Чандра принялся за новые расчеты и в конце 1931 года обнаружил еще одно поразительное следствие релятивистского вырождения: звезда, у которой давление излучения составляет более 10 % от общего давления, не может образовать твердое ядро. Независимо от того, насколько велика плотность электронов внутри звезды, температура там будет столь высока, что звезда останется идеальным газом. Без давления вырождения не может сформироваться твердое несжимаемое ядро, и ничто не мешает сгорающим звездам сжиматься под действием силы тяжести в бесконечно плотные и бесконечно малые точки. Появилось еще одно доказательство, что такие звезды должны постоянно сокращаться в объеме и становиться все плотнее и плотнее. Однако Милн принудил Чандру прекратить эти его изыскания. «Милн отказался принять полученный результат, и причина была проста — мой вывод нарушает его теорию».
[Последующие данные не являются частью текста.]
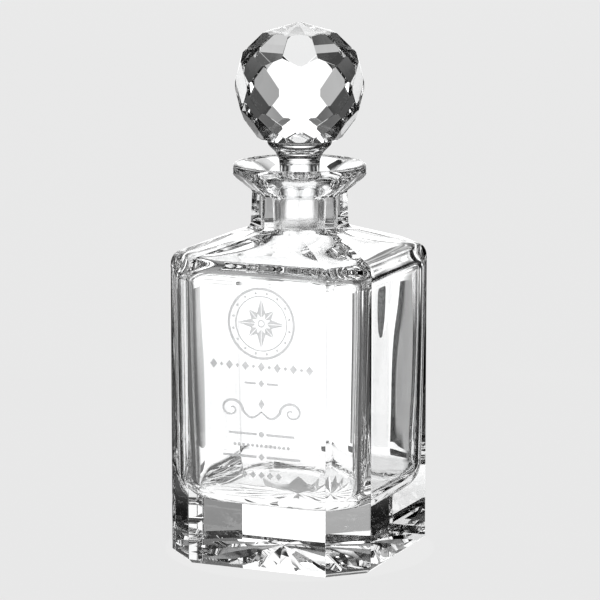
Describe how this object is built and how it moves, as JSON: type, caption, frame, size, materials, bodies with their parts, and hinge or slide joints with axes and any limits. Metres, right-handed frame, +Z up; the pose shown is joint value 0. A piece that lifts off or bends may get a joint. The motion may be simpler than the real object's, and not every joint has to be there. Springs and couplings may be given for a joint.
{
  "type": "cut glass decanter",
  "caption": "Square cut-glass spirit decanter with cut corners, star-cut base and a faceted ball stopper ground into its neck.",
  "frame": {"origin": "centre of the square footprint, on the flat foot the bottle stands on", "axes": "+Z up along the bottle, neck and stopper axis, which is the lift-out direction; -Y is the front face with the etched panel; +X to the right of it"},
  "size_m": [0.095, 0.095, 0.2348],
  "materials": {
    "bottle_crystal": "polished clear crystal",
    "stopper_crystal": "polished clear crystal, satin ground plug"
  },
  "bodies": {
    "bottle": {"bottle": "bottle_crystal"},
    "stopper": {"stopper": "stopper_crystal"}
  },
  "joints": [
    {"name": "stopper_lift", "type": "slide", "parent": "bottle", "child": "stopper", "axis": [0, 0, 1], "range_m": [0, 0.05]}
  ]
}
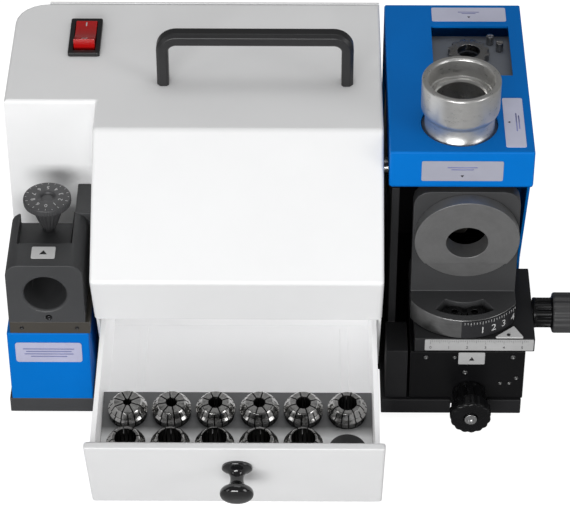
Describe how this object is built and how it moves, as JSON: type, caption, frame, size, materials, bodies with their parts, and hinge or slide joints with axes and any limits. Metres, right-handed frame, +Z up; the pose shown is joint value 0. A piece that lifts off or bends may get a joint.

1932 год начался очень хорошо, по крайней мере, так казалось Чандре. 8 января он выступил с докладом в Королевском астрономическом обществе. Доклад не должен был вызвать возражений — в нем развивались идеи Милна об атмосфере Солнца, совсем не относящиеся к внутреннему строению звезд. Чандра написал отцу: «После доклада сэр А. С. Эддингтон сделал несколько тонких замечаний о моей работе, а профессор Милн, как обычно, был в восторге! Это был настоящий успех! Только вот почему-то он меня не порадовал». Чандра чувствовал, что теряет свой «оригинальный, свежий и независимый взгляд на вещи. Когда стареешь, на душе становится кисло». Чандре было всего-то 21 год, но ему казалось, что молодость далеко позади. За год пребывания в Кембридже он опубликовал одиннадцать больших статей, содержащих важные выводы, провел месяц в Гёттингене, но не испытывал ни малейшего удовлетворения.